Meskipun menghadapi tantangan besar, komunitas ini tetap berkomitmen memperjuangkan hak untuk kembali secara damai, aman, dan bermartabat ke tanah leluhur mereka. Mereka menginginkan pengakuan atas penderitaan yang telah terjadi dan pemulihan identitas budaya yang telah dirusak secara sistematis.
Zulfikar menekankan bahwa perjuangan ini bukan semata-mata tentang masa lalu, melainkan tentang hak masa kini dan masa depan untuk hidup dalam kebenaran sejarah. Ia menyerukan kepada masyarakat internasional untuk tidak berpaling dari fakta-fakta yang telah jelas terungkap dan bertindak atas nama keadilan.
Penghancuran lebih dari 300 masjid dianggap sebagai salah satu tragedi budaya terbesar di kawasan tersebut. Ini mencerminkan bagaimana konflik dapat berdampak bukan hanya pada kehidupan manusia, tetapi juga pada warisan dan identitas bangsa yang telah diwariskan selama berabad-abad.
Zulfikar juga menyampaikan kekhawatiran bahwa jika tindakan ini tidak dihentikan, maka dunia bisa kehilangan lebih banyak lagi situs budaya yang tak ternilai. Ia menekankan bahwa warisan budaya bukan hanya milik satu bangsa, tetapi milik umat manusia secara keseluruhan.
Komunitas Azerbaijan Barat kini terus mendokumentasikan bukti-bukti kehancuran tersebut dan membawanya ke berbagai forum internasional. Mereka berharap tekanan global dapat mendorong Armenia untuk mengakui dan bertanggung jawab atas tindakan yang telah merusak sejarah dan kemanusiaan.
Mereka juga menuntut agar rekonstruksi situs-situs bersejarah dapat segera dilakukan dengan pengawasan internasional guna memastikan keasliannya tetap terjaga. Upaya ini dinilai sebagai langkah penting untuk pemulihan hubungan dan pengakuan sejarah yang objektif.
Dalam penutup pernyataannya, Zulfikar menyatakan bahwa perjuangan ini tidak akan berhenti sampai keadilan ditegakkan dan kebenaran sejarah diakui. Ia menyerukan solidaritas global demi menjaga warisan budaya yang menjadi identitas kolektif umat manusia.
Kasus ini membuka mata dunia terhadap dampak dari politik penghapusan budaya, sebuah fenomena yang kini banyak terjadi dalam konflik etnis di berbagai penjuru dunia.
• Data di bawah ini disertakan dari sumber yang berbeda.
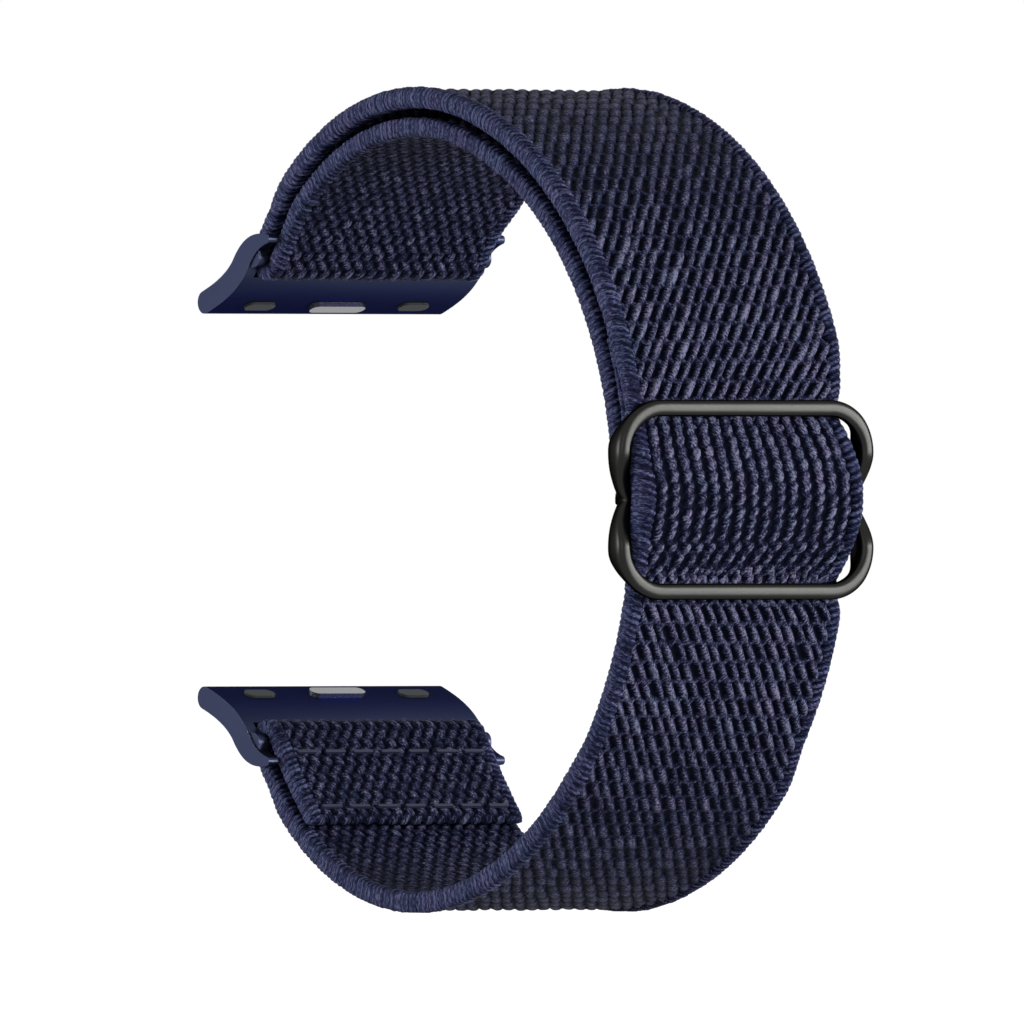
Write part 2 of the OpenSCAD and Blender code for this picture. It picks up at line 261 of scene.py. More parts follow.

Komunitas internasional dihadapkan pada pertanyaan penting: akankah mereka membiarkan sejarah terhapus begitu saja?
Dengan semakin banyaknya bukti yang terungkap, tekanan terhadap lembaga-lembaga internasional seperti UNESCO pun semakin besar. Dunia menanti langkah nyata untuk menanggapi tragedi ini, bukan hanya dengan pernyataan, tetapi juga dengan tindakan konkret yang berpihak pada keadilan dan pelestarian sejarah.